What we race: Box Stock, Open 2WD, AAA, 2500, and F1 on Mini-Z

A plain-English primer on the MR-04 platform, the touring and formula classes we run, and how to pick a path.

What we race: Box Stock, Open 2WD, AAA, 2500, and F1 on Mini-Z

Mini-Z racing is small-scale radio control with proper race-craft. The cars are roughly 1/27 to 1/28 scale, about the length of a TV remote, and run on indoor tracks where a small mistake costs real time. A well-prepared Mini-Z has adjustable suspension, tyres, accurate steering and enough speed to make clean driving matter.

Portable modular track at an indoor club meet
Club racing is still racing — just on tiles instead of tarmac.
MR-04 in a real club-style build: tyres, pod, dampers — the platform most of our touring-class rules reference.

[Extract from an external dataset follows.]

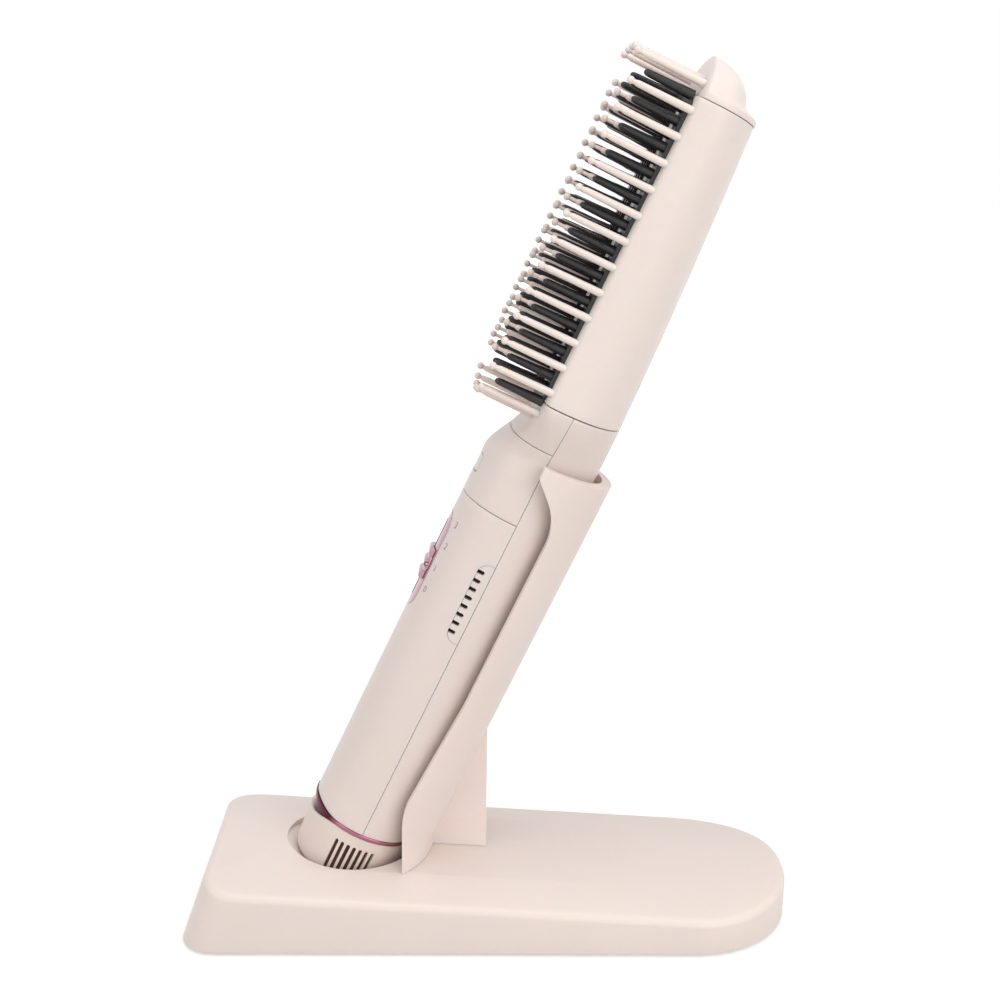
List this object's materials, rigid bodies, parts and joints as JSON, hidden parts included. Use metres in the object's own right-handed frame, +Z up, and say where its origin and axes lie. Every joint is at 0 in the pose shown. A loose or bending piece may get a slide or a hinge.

At Tassie Mini-Z Club we keep the programme clear but not tiny: we run Box Stock and Open 2WD as our core MR-04 touring classes, plus AAA and 2500 as separate touring grids with their own published limits, and F1 when Formula Mini-Z is on the card. Box Stock is the spec class for standard Readyset-style cars. Open 2WD is the open modified MR-04 class. AAA and 2500 each answer “how fast and how free” on their own sheets — they are not interchangeable with Box Stock tech. F1 is open-wheel layout and rules, not the same body or setup questions as a tin-top tourer. Always check the event class list and round brief before you buy parts for a new class.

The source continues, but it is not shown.